Here’s a little magic trick you may find useful if you ever feel like you’re drowning in emails:
Whenever you see an email in your inbox, how about we insert a new routine into that habit loop? Instead of responding to every email or feeling guilty if you don’t, ask yourself this question whenever you see an email: does this email need my immediate attention right now?
If yes, and it’s an emergency, by all means, answer it or give it your attention. But I’m confident that most emails in your inbox are not emergencies, meaning they’re not life-and-death situations. So, if the email is not a life and death situation, then ask yourself the next question, when does this email need my attention or a reply?
You’ll find three likely answers:
- By sometime tomorrow
- By the end of this week
- Never
Then you can drag the email into a folder that says:
- Tomorrow
- End of Week
- Never
For example, I have two folders in my Outlook that I use religiously. One is called “To-do.” Those are the emails that need a response or that need me to do something within a week. I flag the items in that folder that need my attention no later than tomorrow. Everything else can wait a few days and get done sometime later in the week. That’s how my To-Do folder works.
I also have another Outlook folder called “Reading list.” Those are items that probably don’t need a response, but that I’d like to come back and look at sometime because something in the email is interesting to me. Here's my routine:
- If an email needs a response right now, I’ll respond to it.

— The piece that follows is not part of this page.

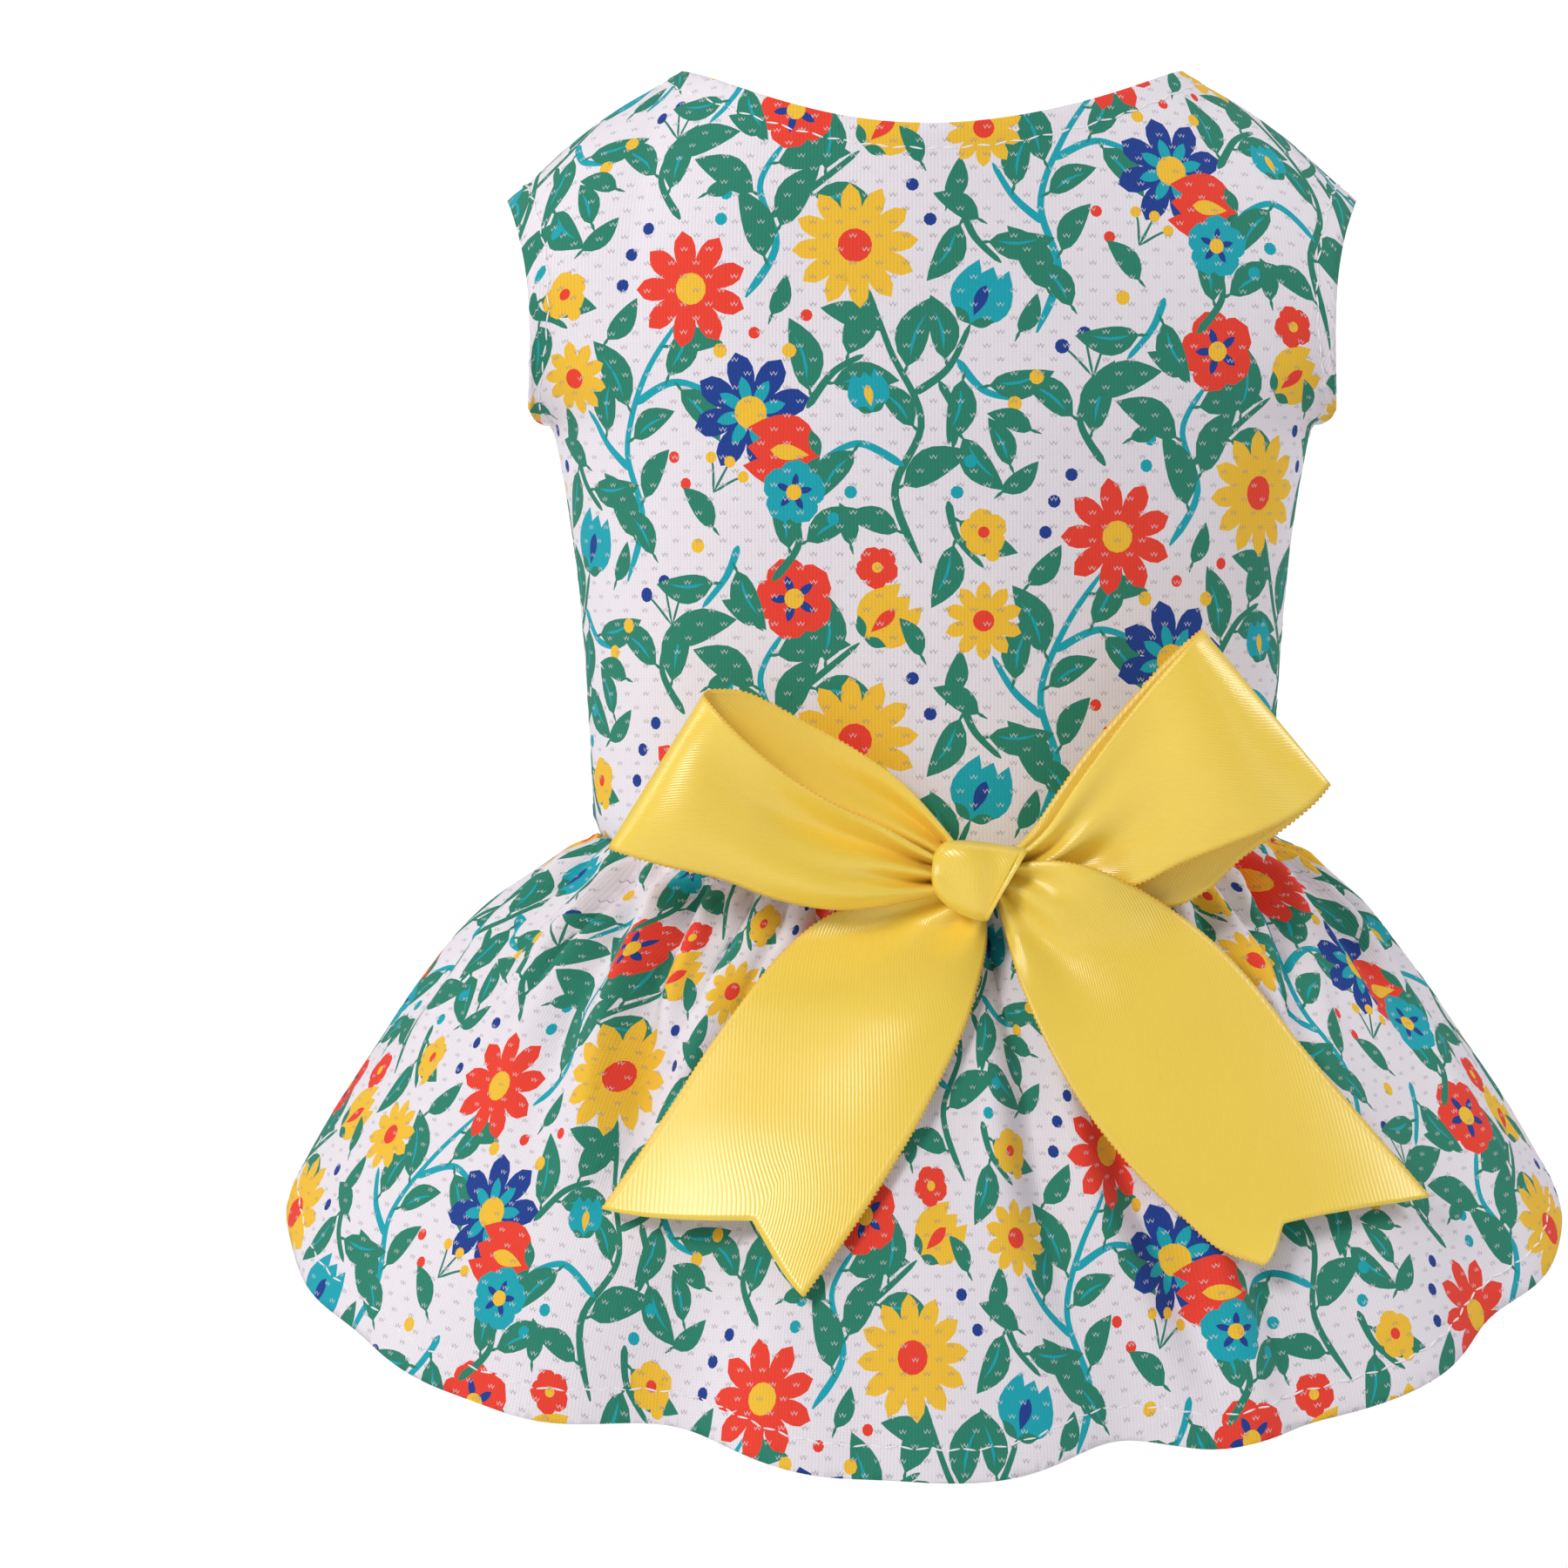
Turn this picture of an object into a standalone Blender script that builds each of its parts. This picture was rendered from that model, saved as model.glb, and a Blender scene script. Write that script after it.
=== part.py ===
"""A sleeveless dog dress with a gathered skirt and a tied satin bow, as it stands when worn.

The dog's back faces -Y and its neck points to +Z. The origin lies on the axis of the torso,
level with the middle of the two leg holes. Turn is the angle round that axis from the middle
of the back (0) past the dog's right side, +X (90 degrees), to the middle of the belly (180).
Every table below holds shares of the named sizes above it.
"""

import math
from collections import namedtuple

import bmesh
import bpy
from mathutils import Vector

MM = 0.001

# Cloth, ribbon and the gap that sewn pieces keep
CLOTH_THICKNESS = 1.2 * MM
RIBBON_THICKNESS = 1.0 * MM
RIBBON_WIDTH = 40.0 * MM
SEAM_GAP = 0.4 * MM

# Bodice: two panels round the torso
CHEST_WIDTH = 149.0 * MM
CHEST_DEPTH = 92.0 * MM
WAIST_WIDTH = 133.0 * MM
WAIST_DEPTH = 82.0 * MM
CHEST_SWELL = 2.2
WAIST_BELOW_ORIGIN = 101.0 * MM
WAIST_DIP_AT_BACK = 15.0 * MM
WAIST_RISE_AT_BELLY = 5.0 * MM

# Neck, shoulders and leg holes
NECK_WIDTH = 98.0 * MM
NECK_DEPTH = 74.0 * MM
NECK_HEIGHT = 47.0 * MM
NECK_DIP_AT_BACK = 10.8 * MM
NECK_DIP_AT_BELLY = 18.0 * MM
SHOULDER_WIDTH = 165.4 * MM
SHOULDER_BOW = 1.8 * MM
LEG_HOLE_HEIGHT = 44.0 * MM
LEG_HOLE_WIDTH = 44.0 * MM
LEG_HOLE_FLARE = 3.8 * MM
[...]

- If it needs a response tomorrow, I’ll flag it and put it in my To-Do folder.
- If it needs a response sometime later this week, I won’t flag it, but I’ll put it in my To-Do folder.

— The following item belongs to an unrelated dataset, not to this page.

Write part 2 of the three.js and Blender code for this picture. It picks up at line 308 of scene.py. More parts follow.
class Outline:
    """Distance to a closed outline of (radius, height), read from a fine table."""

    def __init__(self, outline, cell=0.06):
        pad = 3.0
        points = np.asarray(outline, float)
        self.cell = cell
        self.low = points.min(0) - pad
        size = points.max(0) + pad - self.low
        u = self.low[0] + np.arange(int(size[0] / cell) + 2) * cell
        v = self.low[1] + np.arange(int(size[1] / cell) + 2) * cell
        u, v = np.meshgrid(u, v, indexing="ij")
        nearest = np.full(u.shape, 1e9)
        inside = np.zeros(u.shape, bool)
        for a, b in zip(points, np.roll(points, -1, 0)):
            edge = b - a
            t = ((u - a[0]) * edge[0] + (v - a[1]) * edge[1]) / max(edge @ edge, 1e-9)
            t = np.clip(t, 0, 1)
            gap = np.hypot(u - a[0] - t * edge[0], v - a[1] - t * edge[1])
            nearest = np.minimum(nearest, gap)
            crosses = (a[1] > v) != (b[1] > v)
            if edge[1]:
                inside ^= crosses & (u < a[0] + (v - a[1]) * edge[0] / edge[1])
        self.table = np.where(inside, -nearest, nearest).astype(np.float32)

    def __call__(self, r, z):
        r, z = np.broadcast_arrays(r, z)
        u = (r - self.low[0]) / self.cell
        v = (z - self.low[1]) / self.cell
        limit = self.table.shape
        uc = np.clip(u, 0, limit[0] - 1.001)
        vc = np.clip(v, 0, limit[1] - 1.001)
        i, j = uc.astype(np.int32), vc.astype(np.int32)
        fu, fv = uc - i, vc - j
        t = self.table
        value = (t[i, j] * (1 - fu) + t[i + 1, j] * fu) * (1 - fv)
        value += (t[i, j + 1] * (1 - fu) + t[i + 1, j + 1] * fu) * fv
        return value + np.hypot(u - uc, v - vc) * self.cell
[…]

- If an email doesn’t need a response, but I’d like to look at it or reference it at some point, I’ll put it in my Reading List folder.
So, my habit loop when it comes to emails is really the same as yours and everyone else’s. I get triggered whenever I see emails in my inbox. The only difference is the routine that happens when we get triggered. We can either let the emails clutter our inbox and make us feel guilty when we don’t respond right away, or we can control our emails, and put them in folders so that we can stop feeling so overwhelmed.
You can use the folders in Outlook or Gmail or wherever you manage your emails to help create boundaries and systems that work for you!